How have you allowed the input of others to shape your photographic practice?  

I love to learn new things and listen to different or new perspectives. I think that’s one of the things I love most about photography, the ability to see and consider a different perspective of something you already thought you knew. Currently the questions my daughter asks is shaping a lot of my work as it is through her eyes and her questions that some of the things I thought I knew and understood about the world start to jar with me.

What is your attitude towards drawing on the ideas of other people, or their work?

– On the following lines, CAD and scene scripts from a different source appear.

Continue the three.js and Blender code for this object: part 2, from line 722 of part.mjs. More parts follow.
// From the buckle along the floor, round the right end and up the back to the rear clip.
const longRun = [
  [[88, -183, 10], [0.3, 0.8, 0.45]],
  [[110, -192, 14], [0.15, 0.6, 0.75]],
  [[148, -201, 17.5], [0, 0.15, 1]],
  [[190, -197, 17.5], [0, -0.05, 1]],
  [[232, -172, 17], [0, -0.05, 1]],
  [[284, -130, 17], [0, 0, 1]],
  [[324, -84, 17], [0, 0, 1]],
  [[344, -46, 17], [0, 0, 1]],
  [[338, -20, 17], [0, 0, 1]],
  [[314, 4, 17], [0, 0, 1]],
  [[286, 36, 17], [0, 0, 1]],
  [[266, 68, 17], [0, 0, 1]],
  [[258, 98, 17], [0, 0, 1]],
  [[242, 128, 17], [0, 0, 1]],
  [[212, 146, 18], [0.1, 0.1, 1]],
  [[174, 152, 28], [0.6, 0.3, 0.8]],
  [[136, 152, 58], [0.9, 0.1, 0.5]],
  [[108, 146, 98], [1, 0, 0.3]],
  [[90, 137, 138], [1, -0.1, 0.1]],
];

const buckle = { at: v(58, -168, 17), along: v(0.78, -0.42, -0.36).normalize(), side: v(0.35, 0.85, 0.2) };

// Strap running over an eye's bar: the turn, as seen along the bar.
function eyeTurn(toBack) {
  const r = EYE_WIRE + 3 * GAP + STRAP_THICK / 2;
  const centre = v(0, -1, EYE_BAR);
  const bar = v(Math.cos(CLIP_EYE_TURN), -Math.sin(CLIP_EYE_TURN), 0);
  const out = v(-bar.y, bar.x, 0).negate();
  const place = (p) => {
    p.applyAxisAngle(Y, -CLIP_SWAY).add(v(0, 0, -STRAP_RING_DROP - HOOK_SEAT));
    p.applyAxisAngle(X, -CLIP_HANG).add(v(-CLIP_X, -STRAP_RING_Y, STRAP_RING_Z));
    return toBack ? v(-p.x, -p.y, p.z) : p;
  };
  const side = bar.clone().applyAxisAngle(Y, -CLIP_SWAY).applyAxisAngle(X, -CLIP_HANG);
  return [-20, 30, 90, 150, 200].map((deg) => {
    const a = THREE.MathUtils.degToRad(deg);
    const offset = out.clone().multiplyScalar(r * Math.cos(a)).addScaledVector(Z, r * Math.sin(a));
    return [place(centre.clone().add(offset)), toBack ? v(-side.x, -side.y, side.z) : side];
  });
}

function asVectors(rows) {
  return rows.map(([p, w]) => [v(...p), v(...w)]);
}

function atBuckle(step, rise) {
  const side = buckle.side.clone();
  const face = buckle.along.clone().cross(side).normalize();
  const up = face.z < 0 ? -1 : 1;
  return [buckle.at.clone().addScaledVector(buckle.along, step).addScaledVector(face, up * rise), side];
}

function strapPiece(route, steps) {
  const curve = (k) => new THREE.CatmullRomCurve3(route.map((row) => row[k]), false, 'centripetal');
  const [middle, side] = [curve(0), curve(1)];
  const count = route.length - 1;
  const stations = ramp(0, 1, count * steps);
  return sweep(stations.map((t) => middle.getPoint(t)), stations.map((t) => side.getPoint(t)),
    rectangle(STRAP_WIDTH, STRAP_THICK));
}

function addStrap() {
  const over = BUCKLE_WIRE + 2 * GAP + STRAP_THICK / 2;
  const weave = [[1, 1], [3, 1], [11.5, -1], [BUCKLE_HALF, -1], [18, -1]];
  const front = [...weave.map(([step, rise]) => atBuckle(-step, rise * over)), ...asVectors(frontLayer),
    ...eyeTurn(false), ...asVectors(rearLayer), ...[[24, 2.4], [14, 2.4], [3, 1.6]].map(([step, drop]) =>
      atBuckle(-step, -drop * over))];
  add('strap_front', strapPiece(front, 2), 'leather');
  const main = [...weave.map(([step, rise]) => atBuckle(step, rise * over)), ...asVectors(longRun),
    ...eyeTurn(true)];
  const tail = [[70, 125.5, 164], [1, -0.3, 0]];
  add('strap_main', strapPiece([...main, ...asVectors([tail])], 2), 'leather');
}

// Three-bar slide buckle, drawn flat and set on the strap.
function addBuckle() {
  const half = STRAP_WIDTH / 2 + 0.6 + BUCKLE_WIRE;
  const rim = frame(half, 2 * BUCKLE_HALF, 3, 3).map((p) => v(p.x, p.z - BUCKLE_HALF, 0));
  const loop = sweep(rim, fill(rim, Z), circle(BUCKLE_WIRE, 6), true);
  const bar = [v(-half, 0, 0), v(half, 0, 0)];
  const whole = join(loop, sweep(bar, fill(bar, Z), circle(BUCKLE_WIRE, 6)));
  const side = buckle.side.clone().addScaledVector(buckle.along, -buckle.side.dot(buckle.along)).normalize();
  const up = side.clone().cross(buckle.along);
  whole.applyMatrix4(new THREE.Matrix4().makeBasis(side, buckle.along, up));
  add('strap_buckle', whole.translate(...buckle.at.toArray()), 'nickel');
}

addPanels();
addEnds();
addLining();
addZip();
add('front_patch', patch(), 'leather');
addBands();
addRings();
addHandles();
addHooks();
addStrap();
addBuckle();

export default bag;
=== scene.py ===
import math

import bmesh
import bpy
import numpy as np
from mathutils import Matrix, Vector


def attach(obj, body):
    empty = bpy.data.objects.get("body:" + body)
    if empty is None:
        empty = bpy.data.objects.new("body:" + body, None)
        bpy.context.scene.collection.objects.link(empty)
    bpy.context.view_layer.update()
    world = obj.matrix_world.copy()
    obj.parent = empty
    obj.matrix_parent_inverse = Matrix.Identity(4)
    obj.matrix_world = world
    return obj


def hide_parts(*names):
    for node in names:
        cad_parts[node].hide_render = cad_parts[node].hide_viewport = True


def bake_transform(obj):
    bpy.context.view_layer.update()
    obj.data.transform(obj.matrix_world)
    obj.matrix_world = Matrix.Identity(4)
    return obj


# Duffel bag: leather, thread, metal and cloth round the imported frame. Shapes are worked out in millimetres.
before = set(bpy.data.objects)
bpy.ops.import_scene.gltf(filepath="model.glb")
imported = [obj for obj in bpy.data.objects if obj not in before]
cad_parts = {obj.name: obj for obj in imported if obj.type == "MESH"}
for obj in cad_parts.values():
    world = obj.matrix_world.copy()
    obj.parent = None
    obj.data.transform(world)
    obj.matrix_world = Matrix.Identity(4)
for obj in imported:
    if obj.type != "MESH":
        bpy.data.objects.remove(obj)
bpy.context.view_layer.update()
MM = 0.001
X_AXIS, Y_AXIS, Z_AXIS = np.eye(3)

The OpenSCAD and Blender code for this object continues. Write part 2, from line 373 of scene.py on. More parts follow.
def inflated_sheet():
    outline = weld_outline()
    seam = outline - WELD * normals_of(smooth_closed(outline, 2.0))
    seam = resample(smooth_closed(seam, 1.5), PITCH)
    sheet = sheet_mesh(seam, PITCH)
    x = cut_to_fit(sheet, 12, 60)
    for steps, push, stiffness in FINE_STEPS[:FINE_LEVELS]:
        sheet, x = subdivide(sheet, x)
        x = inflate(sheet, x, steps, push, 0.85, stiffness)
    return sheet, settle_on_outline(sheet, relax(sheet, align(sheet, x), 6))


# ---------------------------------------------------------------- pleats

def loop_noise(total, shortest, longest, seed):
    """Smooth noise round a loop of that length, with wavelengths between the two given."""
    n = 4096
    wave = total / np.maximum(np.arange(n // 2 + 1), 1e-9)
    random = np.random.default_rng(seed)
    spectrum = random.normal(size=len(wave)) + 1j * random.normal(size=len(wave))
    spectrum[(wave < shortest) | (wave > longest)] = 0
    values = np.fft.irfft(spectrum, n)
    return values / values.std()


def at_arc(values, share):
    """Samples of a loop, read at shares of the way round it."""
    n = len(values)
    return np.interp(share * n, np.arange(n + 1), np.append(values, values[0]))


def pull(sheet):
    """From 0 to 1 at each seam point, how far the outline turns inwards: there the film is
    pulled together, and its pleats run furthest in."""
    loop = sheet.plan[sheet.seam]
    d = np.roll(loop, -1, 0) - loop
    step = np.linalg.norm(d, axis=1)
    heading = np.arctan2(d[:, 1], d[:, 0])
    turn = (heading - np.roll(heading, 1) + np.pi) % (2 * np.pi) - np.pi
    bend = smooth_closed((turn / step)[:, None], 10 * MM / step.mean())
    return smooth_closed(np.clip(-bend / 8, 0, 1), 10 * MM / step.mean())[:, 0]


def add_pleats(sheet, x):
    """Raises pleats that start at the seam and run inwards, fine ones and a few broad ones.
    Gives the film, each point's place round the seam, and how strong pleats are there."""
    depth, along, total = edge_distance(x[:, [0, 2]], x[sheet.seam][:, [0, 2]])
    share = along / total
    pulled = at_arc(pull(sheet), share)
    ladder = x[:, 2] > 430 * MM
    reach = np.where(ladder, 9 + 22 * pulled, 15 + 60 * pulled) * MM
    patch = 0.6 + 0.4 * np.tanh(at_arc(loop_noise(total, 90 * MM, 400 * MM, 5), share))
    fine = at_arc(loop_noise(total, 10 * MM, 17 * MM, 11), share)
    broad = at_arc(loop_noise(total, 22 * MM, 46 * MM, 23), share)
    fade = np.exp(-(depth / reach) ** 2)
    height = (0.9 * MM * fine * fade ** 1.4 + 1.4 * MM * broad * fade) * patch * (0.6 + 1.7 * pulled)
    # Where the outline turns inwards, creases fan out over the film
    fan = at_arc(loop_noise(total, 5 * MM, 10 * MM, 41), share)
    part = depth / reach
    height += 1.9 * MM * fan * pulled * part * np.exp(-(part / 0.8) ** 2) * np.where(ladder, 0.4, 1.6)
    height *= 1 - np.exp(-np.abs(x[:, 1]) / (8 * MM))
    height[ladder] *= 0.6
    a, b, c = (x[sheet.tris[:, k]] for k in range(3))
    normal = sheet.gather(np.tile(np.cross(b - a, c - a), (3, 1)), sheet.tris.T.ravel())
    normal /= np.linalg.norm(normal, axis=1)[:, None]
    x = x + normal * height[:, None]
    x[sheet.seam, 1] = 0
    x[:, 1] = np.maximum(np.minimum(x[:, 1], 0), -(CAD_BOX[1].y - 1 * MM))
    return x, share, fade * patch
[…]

I think drawing on other peoples ideas can spark creativity and set you in a new direction that you’d not yet considered. It is another way of seeing something from a different perspective. The way someone has done something can spark a completely unrelated idea in yourself because our brain can see something in their work that perhaps they hadn’t even considered or intended. For example, Ana Mendieta’s series really spoke to me in a way I’m sure she never intended. Her work was a personal exploration of how she felt as a Cuban migrant living in the US. For me the absence of her body in the images spoke to how I felt as a mother, grappling with a new identity. Her work has inspired ideas in my own work particularly the work I’m doing on invisible labour, even though her methodology and message were very different to what I am working on.

Where do you see the line between ‘collaboration’ and ‘plagiarism’? 

Personally if I am going to take inspiration from someone’s work I think it should be work that is very distinctive from my own. I wouldn’t feel comfortable taking inspiration from someone working on a similar topic/genre as myself as to me that would be crossing a line and feel disrespectful towards the other artist.

Personally, I like to look for inspiration in different genres and disciplines as it also removes the risk of any comparison or measuring myself against another creator. By looking to different genres I can find things that spark an idea without me needing to be concerned that I may be in any way copying or mimicking their work.